Nous demandons un scrutin public sur ce sous-amendement, monsieur le
président.
M. le président.
Je mets aux voix le sous-amendement n° 272 rectifié.
Je suis saisi d'une demande de scrutin public émanant du groupe socialiste.
Il va être procédé au scrutin dans les conditions fixées par l'article 56 du
règlement.
(Le scrutin a lieu.)
M. le président.
Personne ne demande plus à voter ?...
Le scrutin est clos.
(Il est procédé au comptage des votes.)
Nombre de votants | 310 |
Nombre de suffrages exprimés | 309 |
Majorité absolue des suffrages | 155 |
Pour l'adoption | 108 |
Contre | 201 |
La parole est à M. Bruno Sido, pour explication de vote sur l'amendement n° 10 rectifié.
M. Bruno Sido. J'ai l'impression qu'un très grand malentendu s'est instauré dans la discussion que nous venons d'avoir sur l'article 15. En effet, comme M. le secrétaire d'Etat l'a dit, si les empreintes digitales relèvent d'une procédure du xxe siècle, les empreintes génétiques, elles, sont la procédure du xxie siècle. Pardonnez-moi, je ne suis pas juriste et j'emploie le mot « procédure » qui n'est sûrement pas approprié, ne me le reprochez pas, monsieur Dreyfus-Schmidt.
Mais, pour le parallélisme des formes, je ne sache pas que l'on prenne beaucoup de précautions pour recueillir les empreintes digitales des personnes. Quand une personne fait une demande de carte d'identité, elle appose ses empreintes digitales ; on ne demande pas les empreintes génétiques mais, après tout, il n'y aurait rien de scandaleux à les demander, au xxie siècle s'entend.

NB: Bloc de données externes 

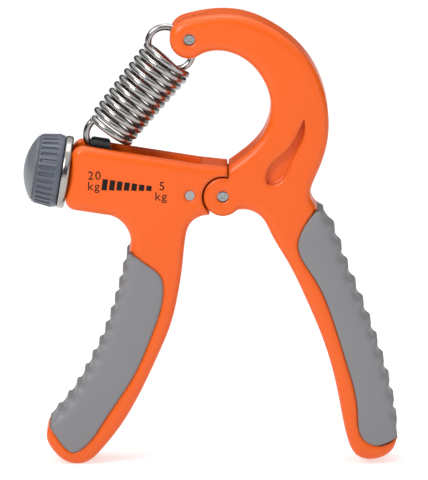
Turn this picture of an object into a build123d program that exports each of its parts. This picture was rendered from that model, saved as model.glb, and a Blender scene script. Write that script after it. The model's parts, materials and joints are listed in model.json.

Je n'ignore pas, bien entendu, les dérives possibles, et vous avez raison d'en parler, monsieur Dreyfus-Schmidt. Vous avez évoqué des dérives futurologues. Vous avez raison, mais nous n'en sommes pas encore là. Je ne doute pas qu'au moment où le problème se posera le législateur sera là pour encadrer ces dérives.
M. Michel Charasse. Nous serons tous morts !
M. Bruno Sido. Je ne méconnais pas non plus les dérives des usages que l'on pourrait faire de ce fichier-là en particulier, et de tous les fichiers en général. Mais, que je sache, nos juges, notre police et nos gendarmes ne sont pas suspects de dérives fascistes, qu'elles soient de droite ou de gauche.
Mme Nicole Borvo. Ce n'est pas le débat !
M. Bruno Sido. Dans notre pays démocratique, on peut penser que l'usage de ce fichier sera le bon. Je le répète, le législateur est là pour encadrer, si des dérives sont constatées.
Aujourd'hui, nous sommes tout de même confrontés, je voudrais le rappeler, à de terribles problèmes d'insécurité - le terrorisme, la délinquance -, et les Français ont dit sans appel ce qu'ils en pensaient. Il faut donc prendre des mesures. Je considère que celles que le Gouvernement nous présentent sont bonnes, sages et appropriées.
Au demeurant, je dirai à mes collègues d'en face qu'il ne faut pas confondre arguments - quelquefois ils sont bons - et arguties, car la démocratie n'en sort pas grandie.
Par ailleurs, je n'accepte pas ce qu'a dit tout à l'heure notre honorable collègue qui siège depuis longtemps au Sénat,...
M. Dominique Braye. Trop longtemps !
M. Bruno Sido. ... qui a beaucoup d'expérience et de nombreuses choses à dire. Certes, je suis élu depuis peu, mais, pour autant, ma légitimité démocratique est égale à la sienne. J'ai sans doute moins d'expérience que lui, je suis moins savant que lui, surtout en matière juridique, ce n'est peut-être pas le cas en d'autres domaines. Il n'en demeure pas moins que nous devons tous nous respecter. (Applaudissements sur les travées du RPR et des Républicains et Indépendants.)
M. Jacques Mahéas. Ça fait vraiment avancer le débat ! M. le président. Je mets aux voix l'amendement n° 10 rectifié.
(L'amendement est adopté.)
M. le président. En conséquence, le texte proposé pour l'article L. 706-56 du code de procédure pénale est ainsi rédigé.
Je mets aux voix l'ensemble de l'article 15, modifié.